Chapter 5 mostly covers the binomial and Poisson distributions, and briefly mentions hypergeometric, multinomial, negative binomial, and logarithmic.

### Section 5.1

This section talks about probability theory, unions, intersections, independence,
#conditional probability, and Bayes' theorem (which apparently will not be used in the rest of the book).

### Section 5.2: the binomial distribution

?Distributions #to see distributions available in 'stats'.
?dbinom #to see what you can do with binomial distribution in particular.
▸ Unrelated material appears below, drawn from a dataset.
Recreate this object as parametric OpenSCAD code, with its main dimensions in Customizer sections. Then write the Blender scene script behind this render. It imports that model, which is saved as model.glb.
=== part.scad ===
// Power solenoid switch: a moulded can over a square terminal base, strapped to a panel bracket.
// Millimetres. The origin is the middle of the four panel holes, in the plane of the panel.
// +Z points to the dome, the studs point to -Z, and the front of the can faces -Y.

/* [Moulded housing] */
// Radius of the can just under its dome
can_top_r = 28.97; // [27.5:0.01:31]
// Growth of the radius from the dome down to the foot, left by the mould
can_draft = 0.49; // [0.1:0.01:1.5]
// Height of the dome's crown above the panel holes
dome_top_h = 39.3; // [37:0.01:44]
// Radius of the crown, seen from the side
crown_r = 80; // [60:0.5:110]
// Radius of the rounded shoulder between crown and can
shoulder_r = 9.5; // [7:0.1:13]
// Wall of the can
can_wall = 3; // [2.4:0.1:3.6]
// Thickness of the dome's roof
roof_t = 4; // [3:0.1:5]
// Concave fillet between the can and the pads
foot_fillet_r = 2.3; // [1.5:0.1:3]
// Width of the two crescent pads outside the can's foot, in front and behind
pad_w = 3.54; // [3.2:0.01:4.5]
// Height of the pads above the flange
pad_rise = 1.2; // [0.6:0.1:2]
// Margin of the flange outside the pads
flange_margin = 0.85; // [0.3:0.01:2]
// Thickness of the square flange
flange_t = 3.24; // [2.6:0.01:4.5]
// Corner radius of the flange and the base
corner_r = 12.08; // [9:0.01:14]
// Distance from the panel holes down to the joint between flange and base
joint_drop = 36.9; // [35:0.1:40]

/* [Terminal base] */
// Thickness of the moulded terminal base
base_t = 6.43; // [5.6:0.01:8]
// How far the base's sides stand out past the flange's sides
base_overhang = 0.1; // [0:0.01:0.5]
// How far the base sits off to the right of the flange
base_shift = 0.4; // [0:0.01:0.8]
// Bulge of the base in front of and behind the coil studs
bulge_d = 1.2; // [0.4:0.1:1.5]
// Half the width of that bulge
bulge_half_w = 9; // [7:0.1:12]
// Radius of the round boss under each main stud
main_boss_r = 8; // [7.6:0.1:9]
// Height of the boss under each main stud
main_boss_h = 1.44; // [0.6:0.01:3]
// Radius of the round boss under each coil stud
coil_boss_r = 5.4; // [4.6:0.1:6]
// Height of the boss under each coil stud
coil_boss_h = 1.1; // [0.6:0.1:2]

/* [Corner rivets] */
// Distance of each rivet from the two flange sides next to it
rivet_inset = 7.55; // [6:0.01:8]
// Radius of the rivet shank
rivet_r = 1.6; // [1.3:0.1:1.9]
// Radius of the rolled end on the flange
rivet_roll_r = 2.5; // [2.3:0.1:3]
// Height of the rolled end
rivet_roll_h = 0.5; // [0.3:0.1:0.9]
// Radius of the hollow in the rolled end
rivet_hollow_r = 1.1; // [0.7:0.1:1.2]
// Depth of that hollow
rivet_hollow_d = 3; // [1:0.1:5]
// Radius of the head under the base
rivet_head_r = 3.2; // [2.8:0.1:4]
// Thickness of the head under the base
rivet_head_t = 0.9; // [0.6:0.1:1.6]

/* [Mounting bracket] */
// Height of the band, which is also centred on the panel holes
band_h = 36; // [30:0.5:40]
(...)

#Let's generate table 5.1 and figure 5.2 (bar graph side by side).
#The remaining tables in section 5.2 would use similar code.

#You can get the binomial coefficient equation 5.9 by hand using factorial()
#For example on page 71 in table 5.1, they give an example of a sample of 5 containing 2 of the infected insects.
#to population a table with coefficients and powers of p and q (columns 3 and 4 in table)
factorial(5)/(factorial(2)*factorial(5-2))
#Yes, this gives us 10 just like in table 5.1, column 2, for 2 infected insects.

#You can do this more simply using the choose() function.
#Beware the different use of k in the R function versus the book.
choose(n=5, #n is the size of the sample.  "k" in book.
k=2) #k is the place in the coefficient, starting at 0 (number infected, number whatever); "Y" in book.

#To get the values in column 3 and 4 of table 5.1, except for the power of 0, which is 1 and not calculated here.
poly(0.4, degree=5, raw=T)
poly(0.6, degree=5, raw=T)
#You will note taht the numbers for 0.6 (powers of q) are reversed in column 4.
#When you note that the number of uninfected insects per sample will be just opposite of infected insects (in column 1)
#this makes more sense.

#To get the relative expected frequencies (column 5), use dbinom and pbinom.
#http://www.r-tutor.com/elementary-statistics/probability-distributions/binomial-distribution

(rel.expected.freq<-dbinom(c(0,1,2,3,4,5), size=5, prob=0.4))
#density is book's relative frequencies.
(pbinom(c(0,1,2,3,4,5), size=5, prob=0.4))
#to contrast, this adds up the densities/relative frequencies.

#To get column 6, the absolute expected frequencies, multiply rel.expected.freq by the actual sample size.
(abs.expected.freq<-2423*rel.expected.freq)

#Now we'll use the abs.expected.freq plus the observed frequencies together to make a side-by-side barplot.
obs.freq<-c(202,
643,
817,
535,
197,
29)

infected.freq<-rbind(obs.freq,
abs.expected.freq)
colnames(infected.freq)<-0:5
rownames(infected.freq)<-c("Observed frequencies",
"Expected frequencies")
#Adding colnames and rownames gives the proper legend and x axis labels in the plot.

#If you want to make a side-by-side barplot,
#you need adjacent columns, the barplot() function,
#and to specify beside=TRUE.
barplot(infected.freq,
beside = TRUE,
ylab="Frequency",
xlab="Number of infected insects per sample",
axes=TRUE,
legend.text = TRUE,
args.legend=c(bty="n"))